Aim of the exercise — Look below for the line with "What parts and", and from there restate every line word for word until the entries end.
··· Material provided ···
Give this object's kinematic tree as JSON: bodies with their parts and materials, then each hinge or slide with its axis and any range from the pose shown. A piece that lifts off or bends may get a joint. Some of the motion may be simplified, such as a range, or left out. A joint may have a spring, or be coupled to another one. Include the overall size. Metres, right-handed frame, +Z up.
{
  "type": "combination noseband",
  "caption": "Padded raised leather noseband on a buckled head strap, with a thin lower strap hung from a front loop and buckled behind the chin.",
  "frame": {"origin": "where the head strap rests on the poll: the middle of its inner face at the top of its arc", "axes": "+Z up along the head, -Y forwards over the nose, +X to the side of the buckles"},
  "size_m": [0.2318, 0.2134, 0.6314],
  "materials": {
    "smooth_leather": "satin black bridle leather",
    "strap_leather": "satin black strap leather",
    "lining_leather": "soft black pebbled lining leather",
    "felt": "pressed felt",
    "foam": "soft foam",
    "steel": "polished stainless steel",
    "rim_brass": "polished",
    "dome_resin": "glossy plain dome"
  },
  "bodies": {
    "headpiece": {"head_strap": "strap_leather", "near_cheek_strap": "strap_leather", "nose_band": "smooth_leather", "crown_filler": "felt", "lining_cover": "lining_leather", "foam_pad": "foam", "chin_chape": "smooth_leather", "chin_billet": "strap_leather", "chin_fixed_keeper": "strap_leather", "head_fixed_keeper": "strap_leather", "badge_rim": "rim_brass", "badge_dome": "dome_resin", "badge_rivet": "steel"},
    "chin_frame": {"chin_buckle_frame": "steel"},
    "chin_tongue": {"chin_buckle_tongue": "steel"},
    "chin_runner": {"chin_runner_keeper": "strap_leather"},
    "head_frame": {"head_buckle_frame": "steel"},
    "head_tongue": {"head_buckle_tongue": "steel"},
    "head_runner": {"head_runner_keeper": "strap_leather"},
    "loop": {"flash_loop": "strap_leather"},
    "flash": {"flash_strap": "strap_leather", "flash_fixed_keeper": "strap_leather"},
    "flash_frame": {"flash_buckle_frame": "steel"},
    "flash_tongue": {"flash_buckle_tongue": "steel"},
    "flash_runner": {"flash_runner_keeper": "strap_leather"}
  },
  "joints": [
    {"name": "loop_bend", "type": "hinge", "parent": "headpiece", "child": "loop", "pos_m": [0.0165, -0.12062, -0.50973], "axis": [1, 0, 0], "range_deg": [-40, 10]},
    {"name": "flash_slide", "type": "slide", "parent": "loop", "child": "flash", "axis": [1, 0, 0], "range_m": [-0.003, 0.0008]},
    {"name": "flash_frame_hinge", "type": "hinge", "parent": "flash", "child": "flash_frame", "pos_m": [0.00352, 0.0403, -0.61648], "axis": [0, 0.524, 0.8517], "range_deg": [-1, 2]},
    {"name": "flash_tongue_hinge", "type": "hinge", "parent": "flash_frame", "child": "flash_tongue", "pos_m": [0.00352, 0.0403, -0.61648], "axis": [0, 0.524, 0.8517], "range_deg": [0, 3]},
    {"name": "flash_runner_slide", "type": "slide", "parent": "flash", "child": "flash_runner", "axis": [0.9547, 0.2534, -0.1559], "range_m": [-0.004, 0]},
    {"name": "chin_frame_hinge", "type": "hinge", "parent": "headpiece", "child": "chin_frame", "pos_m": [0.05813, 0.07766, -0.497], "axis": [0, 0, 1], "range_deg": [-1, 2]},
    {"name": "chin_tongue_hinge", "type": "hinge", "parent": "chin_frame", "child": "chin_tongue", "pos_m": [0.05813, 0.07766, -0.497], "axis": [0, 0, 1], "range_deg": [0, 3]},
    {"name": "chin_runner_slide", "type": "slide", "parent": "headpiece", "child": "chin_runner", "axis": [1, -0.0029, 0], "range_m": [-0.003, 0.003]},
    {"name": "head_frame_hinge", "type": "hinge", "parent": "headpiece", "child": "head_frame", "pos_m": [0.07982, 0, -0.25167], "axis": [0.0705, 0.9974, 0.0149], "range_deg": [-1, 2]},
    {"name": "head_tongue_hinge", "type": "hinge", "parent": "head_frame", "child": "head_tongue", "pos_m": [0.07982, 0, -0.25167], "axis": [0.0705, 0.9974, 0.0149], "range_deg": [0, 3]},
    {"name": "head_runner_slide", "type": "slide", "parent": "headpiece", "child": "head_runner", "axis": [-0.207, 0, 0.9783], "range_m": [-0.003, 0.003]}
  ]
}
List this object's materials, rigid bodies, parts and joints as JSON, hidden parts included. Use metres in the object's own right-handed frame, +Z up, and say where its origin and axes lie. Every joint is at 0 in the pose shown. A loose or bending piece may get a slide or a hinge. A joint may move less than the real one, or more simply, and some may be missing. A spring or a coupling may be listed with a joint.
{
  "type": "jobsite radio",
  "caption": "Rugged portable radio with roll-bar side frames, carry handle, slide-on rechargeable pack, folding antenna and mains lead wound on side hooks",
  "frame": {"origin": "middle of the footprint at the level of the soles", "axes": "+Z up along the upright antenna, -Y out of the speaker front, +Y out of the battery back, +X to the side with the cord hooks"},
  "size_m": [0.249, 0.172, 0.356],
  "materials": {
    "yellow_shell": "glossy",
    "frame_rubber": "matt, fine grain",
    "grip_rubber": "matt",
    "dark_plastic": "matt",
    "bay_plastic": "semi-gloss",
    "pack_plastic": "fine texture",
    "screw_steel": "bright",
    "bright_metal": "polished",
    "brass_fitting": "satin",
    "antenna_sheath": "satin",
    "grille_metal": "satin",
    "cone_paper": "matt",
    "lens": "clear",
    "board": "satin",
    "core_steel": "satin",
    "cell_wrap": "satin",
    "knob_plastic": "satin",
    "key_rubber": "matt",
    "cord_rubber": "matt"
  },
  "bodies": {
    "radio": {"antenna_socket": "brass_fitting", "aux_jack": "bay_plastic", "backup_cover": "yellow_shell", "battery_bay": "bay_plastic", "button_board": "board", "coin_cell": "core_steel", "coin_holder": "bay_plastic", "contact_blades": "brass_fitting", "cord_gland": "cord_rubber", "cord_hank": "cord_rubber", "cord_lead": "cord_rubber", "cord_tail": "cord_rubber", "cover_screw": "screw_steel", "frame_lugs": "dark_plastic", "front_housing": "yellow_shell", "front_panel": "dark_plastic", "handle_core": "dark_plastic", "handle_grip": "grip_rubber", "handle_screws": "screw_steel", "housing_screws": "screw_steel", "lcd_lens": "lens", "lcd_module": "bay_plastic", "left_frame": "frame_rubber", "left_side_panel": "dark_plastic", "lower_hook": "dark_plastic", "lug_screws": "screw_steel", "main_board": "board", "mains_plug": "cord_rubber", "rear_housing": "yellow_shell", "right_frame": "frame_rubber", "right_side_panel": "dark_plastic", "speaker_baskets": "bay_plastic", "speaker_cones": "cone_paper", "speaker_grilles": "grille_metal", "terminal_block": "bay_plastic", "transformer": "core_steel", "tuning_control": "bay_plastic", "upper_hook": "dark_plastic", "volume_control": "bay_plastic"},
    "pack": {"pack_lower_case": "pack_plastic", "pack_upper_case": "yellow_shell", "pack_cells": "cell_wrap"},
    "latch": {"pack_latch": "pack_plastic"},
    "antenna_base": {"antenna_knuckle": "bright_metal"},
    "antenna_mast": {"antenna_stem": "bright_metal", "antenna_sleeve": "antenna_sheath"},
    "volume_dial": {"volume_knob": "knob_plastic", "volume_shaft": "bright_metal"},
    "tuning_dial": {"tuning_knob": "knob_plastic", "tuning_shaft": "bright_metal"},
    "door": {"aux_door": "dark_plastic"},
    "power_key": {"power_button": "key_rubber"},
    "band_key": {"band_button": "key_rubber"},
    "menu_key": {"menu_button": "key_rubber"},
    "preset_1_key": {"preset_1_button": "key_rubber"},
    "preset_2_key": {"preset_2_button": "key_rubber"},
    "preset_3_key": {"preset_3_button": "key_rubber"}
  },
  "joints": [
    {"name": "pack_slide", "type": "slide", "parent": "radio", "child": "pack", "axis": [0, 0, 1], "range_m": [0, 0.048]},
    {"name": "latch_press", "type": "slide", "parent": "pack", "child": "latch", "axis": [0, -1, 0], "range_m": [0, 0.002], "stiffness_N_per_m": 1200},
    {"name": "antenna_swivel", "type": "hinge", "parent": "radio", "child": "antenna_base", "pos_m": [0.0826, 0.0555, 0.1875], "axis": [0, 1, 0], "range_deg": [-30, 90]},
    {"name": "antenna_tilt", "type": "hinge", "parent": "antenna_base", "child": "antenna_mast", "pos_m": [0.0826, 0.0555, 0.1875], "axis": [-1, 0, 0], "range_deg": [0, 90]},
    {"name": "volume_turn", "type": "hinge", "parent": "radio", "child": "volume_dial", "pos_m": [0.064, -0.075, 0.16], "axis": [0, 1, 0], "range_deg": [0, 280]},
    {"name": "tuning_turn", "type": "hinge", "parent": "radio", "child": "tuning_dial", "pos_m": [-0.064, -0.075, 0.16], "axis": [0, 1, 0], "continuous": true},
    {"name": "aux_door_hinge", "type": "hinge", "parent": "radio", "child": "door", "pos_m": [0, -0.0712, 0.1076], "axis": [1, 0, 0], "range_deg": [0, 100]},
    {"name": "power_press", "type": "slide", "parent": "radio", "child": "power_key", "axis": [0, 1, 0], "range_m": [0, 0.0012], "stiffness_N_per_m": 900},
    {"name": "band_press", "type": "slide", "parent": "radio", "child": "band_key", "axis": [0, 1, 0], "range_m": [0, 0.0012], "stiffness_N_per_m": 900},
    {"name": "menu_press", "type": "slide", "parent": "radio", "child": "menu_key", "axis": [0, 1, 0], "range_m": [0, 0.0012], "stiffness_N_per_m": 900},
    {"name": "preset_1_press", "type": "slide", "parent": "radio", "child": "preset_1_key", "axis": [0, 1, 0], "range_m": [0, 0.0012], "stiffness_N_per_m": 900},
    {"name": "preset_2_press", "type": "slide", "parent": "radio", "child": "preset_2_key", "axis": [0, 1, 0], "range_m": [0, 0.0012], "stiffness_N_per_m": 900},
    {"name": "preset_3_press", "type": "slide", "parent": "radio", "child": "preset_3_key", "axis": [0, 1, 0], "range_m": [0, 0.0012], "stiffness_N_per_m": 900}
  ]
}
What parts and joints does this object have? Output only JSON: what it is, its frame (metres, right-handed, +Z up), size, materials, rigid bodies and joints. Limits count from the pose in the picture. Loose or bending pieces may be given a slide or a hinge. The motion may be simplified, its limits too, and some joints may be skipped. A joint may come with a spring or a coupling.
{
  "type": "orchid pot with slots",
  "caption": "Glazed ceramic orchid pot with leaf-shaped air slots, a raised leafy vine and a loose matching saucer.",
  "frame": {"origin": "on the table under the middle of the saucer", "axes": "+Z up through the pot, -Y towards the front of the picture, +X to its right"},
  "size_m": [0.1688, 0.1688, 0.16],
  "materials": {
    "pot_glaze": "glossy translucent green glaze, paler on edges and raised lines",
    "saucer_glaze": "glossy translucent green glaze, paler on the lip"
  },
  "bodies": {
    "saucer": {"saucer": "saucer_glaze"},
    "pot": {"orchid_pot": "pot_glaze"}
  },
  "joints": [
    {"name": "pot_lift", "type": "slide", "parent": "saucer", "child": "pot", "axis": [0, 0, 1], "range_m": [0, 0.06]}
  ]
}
···
Response for this exercise —
What parts and joints does this object have? Output only JSON: what it is, its frame (metres, right-handed, +Z up), size, materials, rigid bodies and joints. Limits count from the pose in the picture. Loose or bending pieces may be given a slide or a hinge. The motion may be simplified, its limits too, and some joints may be skipped. A joint may come with a spring or a coupling.
{
  "type": "orchid pot with slots",
  "caption": "Glazed ceramic orchid pot with leaf-shaped air slots, a raised leafy vine and a loose matching saucer.",
  "frame": {"origin": "on the table under the middle of the saucer", "axes": "+Z up through the pot, -Y towards the front of the picture, +X to its right"},
  "size_m": [0.1688, 0.1688, 0.16],
  "materials": {
    "pot_glaze": "glossy translucent green glaze, paler on edges and raised lines",
    "saucer_glaze": "glossy translucent green glaze, paler on the lip"
  },
  "bodies": {
    "saucer": {"saucer": "saucer_glaze"},
    "pot": {"orchid_pot": "pot_glaze"}
  },
  "joints": [
    {"name": "pot_lift", "type": "slide", "parent": "saucer", "child": "pot", "axis": [0, 0, 1], "range_m": [0, 0.06]}
  ]
}